Comment concrétiser l’ébauche d’une initiative pour juguler le long cortège de l’indigence ? D’abord et avant tout en le plaçant au rang d’urgente priorité politique. Elle ne serait pas l’apanage exclusif des édiles de tous bords unis dans une démarche consensuelle, mais impliquerait aussi les socio-professionnels, et tous ceux qui ont voie au chapitre dans les stratégies économiques. Trouver de réelles solutions. Tel serait le seul enjeu en forme de slogan. Aller à l’essentiel, être force de propositions. Le reste n’étant de vains palliatifs sans cesse ressassés, en contradiction avec d’authentiques remèdes.
Pace è salute
Quand un homme a faim, mieux vaut lui apprendre à pêcher que de lui donner un poisson. La formule de Confucius prend en l’occurrence tout son sens.

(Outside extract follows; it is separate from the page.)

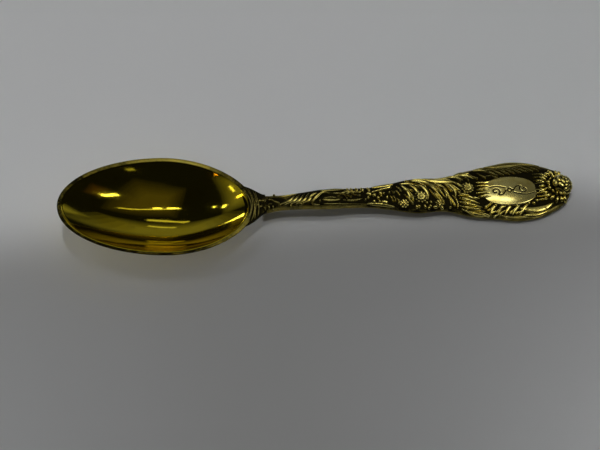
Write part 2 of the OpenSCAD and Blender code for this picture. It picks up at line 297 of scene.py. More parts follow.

Oui, le traitement social s’impose devant la gravité, il ne doit cependant pas devenir une finalité. Voilà l’enjeu. Tel est le grand défi. D’autres équations sont à l’évidence à résoudre dans notre région. Mais celui-là est sans doute le plus crucial si l’on veut bâtir la Corse de demain.
Cela commence, ici maintenant, avec les vœux de bon di è bon’ annu e bon capu d’annu. Pace è salue per tuttu l’annu.